## [To be done]
Search the listing below for the string "this" and show each line that contains it.
§ §
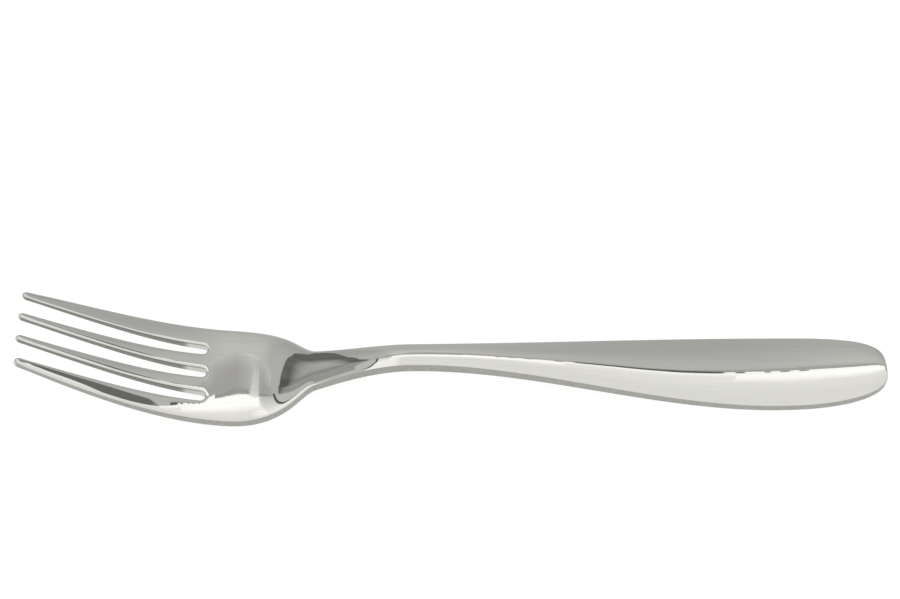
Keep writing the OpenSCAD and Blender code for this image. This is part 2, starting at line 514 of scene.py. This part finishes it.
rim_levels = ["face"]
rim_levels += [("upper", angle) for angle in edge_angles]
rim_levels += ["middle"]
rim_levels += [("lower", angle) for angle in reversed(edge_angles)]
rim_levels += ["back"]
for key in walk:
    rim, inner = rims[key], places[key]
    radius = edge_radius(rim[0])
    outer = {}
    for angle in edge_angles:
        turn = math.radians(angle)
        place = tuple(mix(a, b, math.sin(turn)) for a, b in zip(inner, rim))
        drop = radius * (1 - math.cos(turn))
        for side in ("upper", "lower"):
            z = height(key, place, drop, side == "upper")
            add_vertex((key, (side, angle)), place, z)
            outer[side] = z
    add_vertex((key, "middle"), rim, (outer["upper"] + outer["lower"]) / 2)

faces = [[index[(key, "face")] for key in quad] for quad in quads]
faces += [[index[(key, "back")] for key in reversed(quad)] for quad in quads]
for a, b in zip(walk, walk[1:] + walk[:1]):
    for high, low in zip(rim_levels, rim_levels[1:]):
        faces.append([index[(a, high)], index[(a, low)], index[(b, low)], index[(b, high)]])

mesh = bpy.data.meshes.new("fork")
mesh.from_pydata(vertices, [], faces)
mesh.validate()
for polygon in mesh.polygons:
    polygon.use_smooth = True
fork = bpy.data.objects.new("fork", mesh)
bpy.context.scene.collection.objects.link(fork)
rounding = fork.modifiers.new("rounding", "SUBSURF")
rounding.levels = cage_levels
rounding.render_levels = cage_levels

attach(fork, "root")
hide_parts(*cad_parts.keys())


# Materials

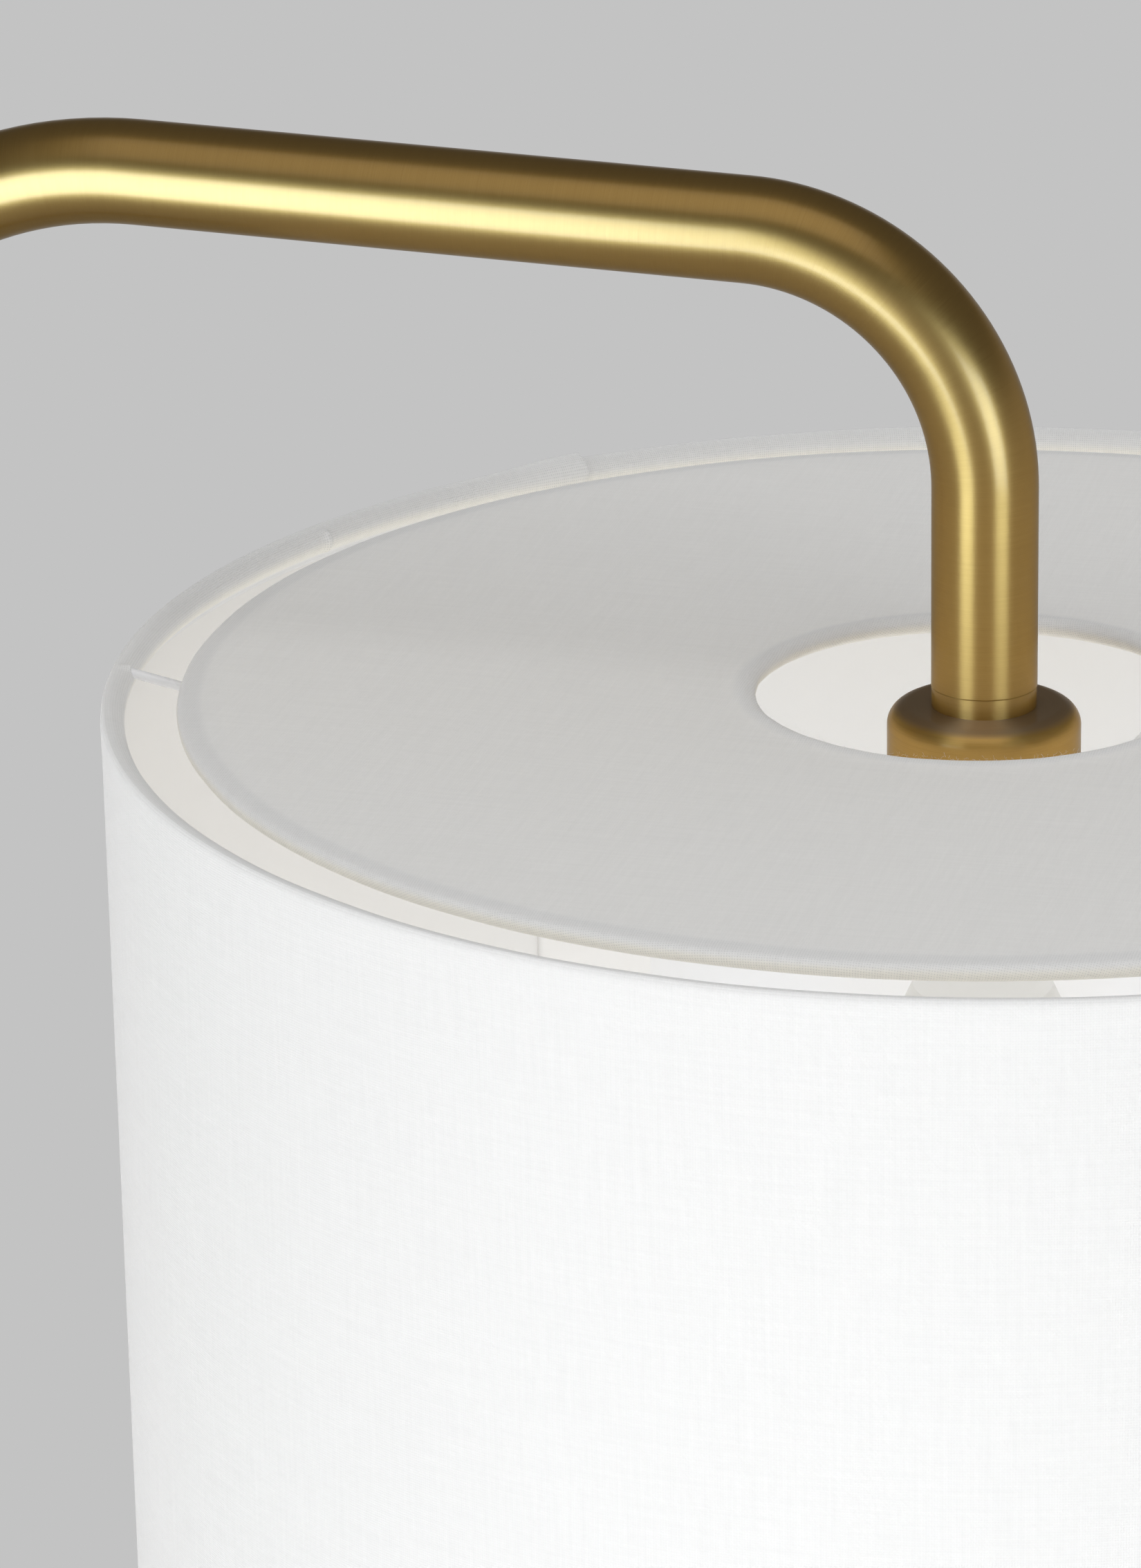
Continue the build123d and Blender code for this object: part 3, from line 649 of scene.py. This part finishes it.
§ §
## [Task solution]
Keep writing the OpenSCAD and Blender code for this image. This is part 2, starting at line 514 of scene.py. This part finishes it.
Continue the build123d and Blender code for this object: part 3, from line 649 of scene.py. This part finishes it.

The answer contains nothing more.